The FSB was concerned that perfectly good businesses were being refused loans and overdrafts. Those that got credit were having to pay high interest rates combined with swingeing charges.

The owner of one delivery business recently told The Herald that his bank wanted to charge him interest at 5.75 percentage points over the base rate and levy a £2000 arrangement fee to extend his firm's overdraft.

Borland said ministers should take advantage of the fact that the taxpayer now owns 58% of Royal Bank and is in line to take a significant stake in HBOS and Lloyds TSB if the two banks combine as planned.
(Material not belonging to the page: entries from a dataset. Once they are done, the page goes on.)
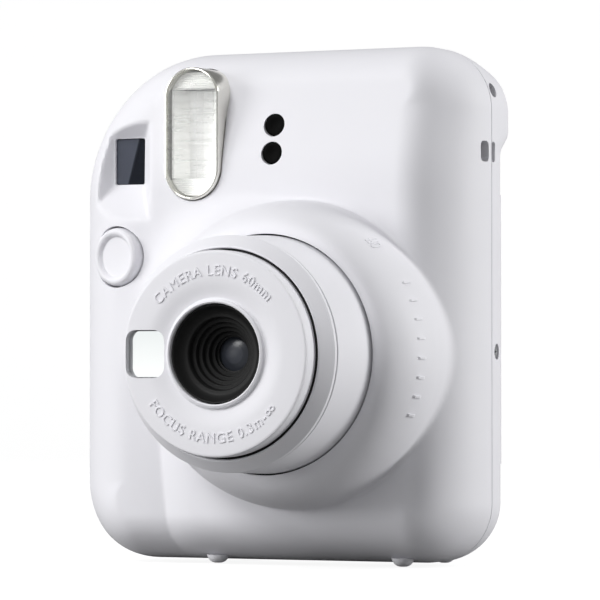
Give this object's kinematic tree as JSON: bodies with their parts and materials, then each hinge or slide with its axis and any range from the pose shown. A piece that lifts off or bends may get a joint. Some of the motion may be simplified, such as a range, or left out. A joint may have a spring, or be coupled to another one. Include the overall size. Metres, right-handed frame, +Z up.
{
  "type": "instant camera",
  "caption": "Small instant film camera with a twist-out lens, pill-shaped flash, corner viewfinder, tilted shutter button, hinged film and battery doors and a powered print exit on top.",
  "frame": {"origin": "under the middle of the bounding box, on the plane the feet stand on", "axes": "+X towards the viewfinder-free side (the grip is at -X), +Y from the lens to the back, +Z up"},
  "size_m": [0.104, 0.086, 0.123],
  "materials": {
    "white_plastic": "satin white moulded plastic",
    "black_plastic": "black satin moulded plastic",
    "clear_plastic": "clear moulded plastic",
    "smoked_glass": "smoked clear plastic",
    "champagne_chrome": "warm grey bright plated trim",
    "mirror": "bright mirror",
    "lens_glass": "coated optical glass",
    "steel": "satin steel",
    "spring_steel": "drawn spring wire",
    "aluminium": "bright aluminium",
    "rubber": "matt black rubber",
    "green_board": "green solder-masked board",
    "battery_sleeve": "plain dark cell sleeve",
    "gear_nylon": "natural nylon"
  },
  "bodies": {
    "camera_body": {"battery_contact_top": "steel", "battery_door_pin": "steel", "battery_front": "battery_sleeve", "battery_rear": "battery_sleeve", "battery_spring_front": "spring_steel", "battery_spring_rear": "spring_steel", "bottom_screw_left": "steel", "bottom_screw_right": "steel", "counter_window": "clear_plastic", "door_hinge_pin": "steel", "drive_motor": "steel", "film_chamber": "black_plastic", "film_pack": "black_plastic", "finder_eyepiece": "smoked_glass", "finder_front_window": "smoked_glass", "finder_tunnel": "black_plastic", "flash_bezel": "champagne_chrome", "flash_capacitor": "aluminium", "flash_reflector": "aluminium", "flash_tube": "clear_plastic", "flash_window": "clear_plastic", "front_cover": "white_plastic", "gear_plate": "steel", "helicoid_sleeve": "black_plastic", "main_board": "green_board", "rear_cover": "white_plastic", "sensor_cover": "smoked_glass", "shutter_button_spring": "spring_steel", "shutter_switch": "black_plastic", "side_screw": "steel", "upper_side_screw": "steel"},
    "lens_barrel": {"lens_barrel": "black_plastic", "front_plate": "white_plastic", "selfie_mirror": "mirror", "lens_baffle": "black_plastic", "lens_cell": "black_plastic", "front_lens": "lens_glass", "rear_lens": "lens_glass", "shutter_housing": "black_plastic"},
    "twist_ring": {"twist_ring": "white_plastic", "ring_trim": "white_plastic"},
    "upper_blade": {"shutter_blade_upper": "steel"},
    "lower_blade": {"shutter_blade_lower": "steel"},
    "shutter_button": {"shutter_button": "white_plastic"},
    "film_door": {"film_door": "white_plastic", "door_window": "smoked_glass"},
    "door_latch": {"door_latch": "white_plastic"},
    "battery_door": {"battery_door": "white_plastic"},
    "drive_roller": {"drive_roller": "rubber", "drive_roller_gear": "gear_nylon"},
    "pressure_roller": {"pressure_roller": "steel", "pressure_roller_gear": "gear_nylon"},
    "small_idler": {"idler_gear_small": "gear_nylon"},
    "large_idler": {"idler_gear_large": "gear_nylon"},
    "motor_pinion": {"motor_pinion": "gear_nylon"},
    "film_claw": {"film_claw": "steel"},
    "exit_flap": {"exit_flap": "black_plastic"},
    "counter_dial": {"counter_dial": "white_plastic"}
  },
  "joints": [
    {"name": "lens_extend", "type": "slide", "parent": "camera_body", "child": "lens_barrel", "axis": [0, -1, 0], "range_m": [-0.0196, 0.003]},
    {"name": "ring_twist", "type": "hinge", "parent": "lens_barrel", "child": "twist_ring", "pos_m": [0.012, -0.025, 0.0498], "axis": [0, 1, 0], "range_deg": [-90, 12]},
    {"name": "upper_blade_swing", "type": "hinge", "parent": "lens_barrel", "child": "upper_blade", "pos_m": [0.0265, -0.0264, 0.0528], "axis": [0, 1, 0], "range_deg": [0, 25]},
    {"name": "lower_blade_swing", "type": "hinge", "parent": "lens_barrel", "child": "lower_blade", "pos_m": [0.0265, -0.0257, 0.0468], "axis": [0, 1, 0], "range_deg": [-25, 0]},
    {"name": "shutter_press", "type": "slide", "parent": "camera_body", "child": "shutter_button", "axis": [0.2756, 0.9613, 0], "range_m": [0, 0.0012]},
    {"name": "film_door_open", "type": "hinge", "parent": "camera_body", "child": "film_door", "pos_m": [0.0486, 0.0322, 0.05], "axis": [0, 0, -1], "range_deg": [0, 100]},
    {"name": "latch_slide", "type": "slide", "parent": "camera_body", "child": "door_latch", "axis": [0, 0, 1], "range_m": [0, 0.005]},
    {"name": "battery_door_open", "type": "hinge", "parent": "camera_body", "child": "battery_door", "pos_m": [-0.0507, 0.0239, 0.038], "axis": [0, 0, 1], "range_deg": [0, 95]},
    {"name": "drive_roller_spin", "type": "hinge", "parent": "camera_body", "child": "drive_roller", "pos_m": [-0.0185, 0.0218, 0.1055], "axis": [1, 0, 0], "continuous": true},
    {"name": "pressure_roller_spin", "type": "hinge", "parent": "camera_body", "child": "pressure_roller", "pos_m": [-0.0185, 0.02895, 0.1055], "axis": [1, 0, 0], "continuous": true},
    {"name": "small_idler_spin", "type": "hinge", "parent": "camera_body", "child": "small_idler", "pos_m": [-0.0262, 0.02402, 0.0987], "axis": [1, 0, 0], "continuous": true},
    {"name": "large_idler_spin", "type": "hinge", "parent": "camera_body", "child": "large_idler", "pos_m": [-0.0262, 0.0198, 0.09115], "axis": [1, 0, 0], "continuous": true},
    {"name": "motor_pinion_spin", "type": "hinge", "parent": "camera_body", "child": "motor_pinion", "pos_m": [-0.0262, 0.023, 0.0842], "axis": [1, 0, 0], "continuous": true},
    {"name": "claw_stroke", "type": "slide", "parent": "camera_body", "child": "film_claw", "axis": [0, 0, 1], "range_m": [0, 0.008]},
    {"name": "exit_flap_open", "type": "hinge", "parent": "camera_body", "child": "exit_flap", "pos_m": [0, 0.0242, 0.1194], "axis": [1, 0, 0], "range_deg": [0, 60]},
    {"name": "counter_turn", "type": "hinge", "parent": "camera_body", "child": "counter_dial", "pos_m": [-0.034, 0.0342, 0.0726], "axis": [0, 1, 0], "range_deg": [0, 300]}
  ],
  "couplings": [
    {"joint": "lens_extend", "follows": "ring_twist", "m_per_rad": 0.01235},
    {"joint": "lower_blade_swing", "follows": "upper_blade_swing", "ratio": -1},
    {"joint": "pressure_roller_spin", "follows": "drive_roller_spin", "ratio": -1},
    {"joint": "small_idler_spin", "follows": "drive_roller_spin", "ratio": -1},
    {"joint": "large_idler_spin", "follows": "drive_roller_spin", "ratio": 0.7},
    {"joint": "motor_pinion_spin", "follows": "drive_roller_spin", "ratio": -1.4}
  ]
}
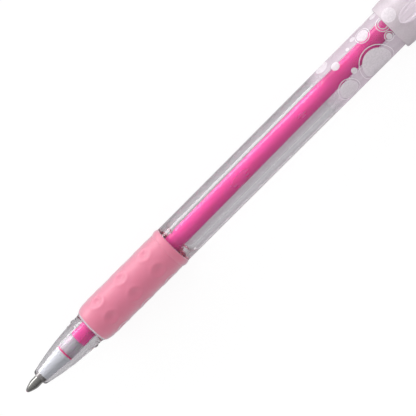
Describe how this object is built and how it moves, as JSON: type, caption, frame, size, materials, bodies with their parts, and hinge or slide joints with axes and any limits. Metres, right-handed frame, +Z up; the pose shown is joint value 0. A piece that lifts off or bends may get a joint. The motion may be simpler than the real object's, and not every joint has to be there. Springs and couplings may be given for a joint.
{
  "type": "gel pen",
  "caption": "Slim gel pen with a clear barrel, pink gel ink, a dimpled rubber grip, and a clear clip cap posted on its rear end.",
  "frame": {"origin": "below the middle of the pen with its cap posted, level with the underside of the cap", "axes": "+X along the pen from the writing point towards the cap, +Z up through the pocket clip, +Y completes the right-handed frame"},
  "size_m": [0.158, 0.012, 0.0148],
  "materials": {
    "clear_plastic": "clear polystyrene, polished, very slightly grey",
    "frosted_plastic": "milky clear polypropylene",
    "tube_plastic": "clear polypropylene",
    "grip_rubber": "soft satin pink rubber",
    "pink_plastic": "moulded pink plastic",
    "white_plastic": "silvery-white moulded plastic",
    "pink_ink": "opaque pink gel ink",
    "follower_grease": "clear grease",
    "point_metal": "fine-turned stainless steel",
    "ball_carbide": "polished tungsten carbide",
    "seal_rubber": "soft pale rubber"
  },
  "bodies": {
    "barrel": {"barrel": "clear_plastic", "grip_sleeve": "grip_rubber", "tail_plug": "pink_plastic"},
    "refill": {"refill_tube": "tube_plastic", "tip_holder": "white_plastic", "point_housing": "point_metal", "ink_column": "pink_ink", "gel_follower": "follower_grease"},
    "ball": {"writing_ball": "ball_carbide"},
    "nose": {"nose_cone": "clear_plastic"},
    "cap": {"cap_shell": "clear_plastic", "inner_cap": "frosted_plastic", "cap_seal": "seal_rubber", "cap_crown": "pink_plastic"},
    "clip": {"pocket_clip": "clear_plastic"}
  },
  "joints": [
    {"name": "cap_pull", "type": "slide", "parent": "barrel", "child": "cap", "axis": [1, 0, 0], "range_m": [0, 0.025]},
    {"name": "clip_flex", "type": "hinge", "parent": "cap", "child": "clip", "pos_m": [0.0729, 0, 0.0141], "axis": [0, 1, 0], "range_deg": [0, 5], "stiffness_Nm_per_rad": 0.4},
    {"name": "refill_pull", "type": "slide", "parent": "barrel", "child": "refill", "axis": [-1, -0.0079, 0], "range_m": [0, 0.115]},
    {"name": "nose_pull", "type": "slide", "parent": "refill", "child": "nose", "axis": [-1, 0, 0], "range_m": [0, 0.035]},
    {"name": "ball_roll", "type": "hinge", "parent": "refill", "child": "ball", "pos_m": [-0.0786, -0.00006, 0.006], "axis": [0, 1, 0], "continuous": true}
  ]
}
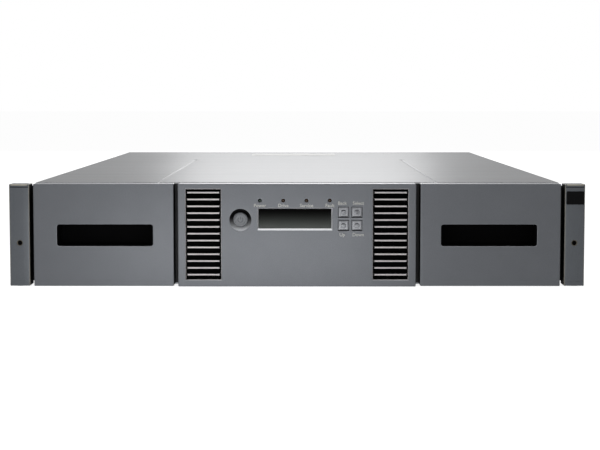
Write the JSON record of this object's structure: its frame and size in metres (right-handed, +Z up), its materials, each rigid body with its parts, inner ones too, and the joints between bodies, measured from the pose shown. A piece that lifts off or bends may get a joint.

"The fact that we own the banks means using our influence to get them to make good on what they said they would do. They need to realise they can't continue to behave as it suits them. It can't be solely down to the government and the taxpayer; we now need to start seeing a bit of a return on that investment."

However, Garry Clark, head of policy and public affairs at Scottish Chambers of Commerce, did not believe the picture was so clear-cut.

"It is difficult to attach blame. Banks have been undergoing a very difficult time," said Clark.

"We have been supportive of what the government has tried to do in banking, the injection of liquidity has been absolutely necessary and we support that. It is important to recognise that banks may need further assistance and the government may need to be ready to do that."

Some believe the fact that the government had subscribed for preference shares in Royal Bank that paid 12%, meant the bank had too high a cost of capital to be able to lend at rates that firms could afford.

However, the rates that banks charge to borrow from each other in wholesale markets are much lower. The London Interbank Offered Rate for one-year deposits was 2.97% yesterday.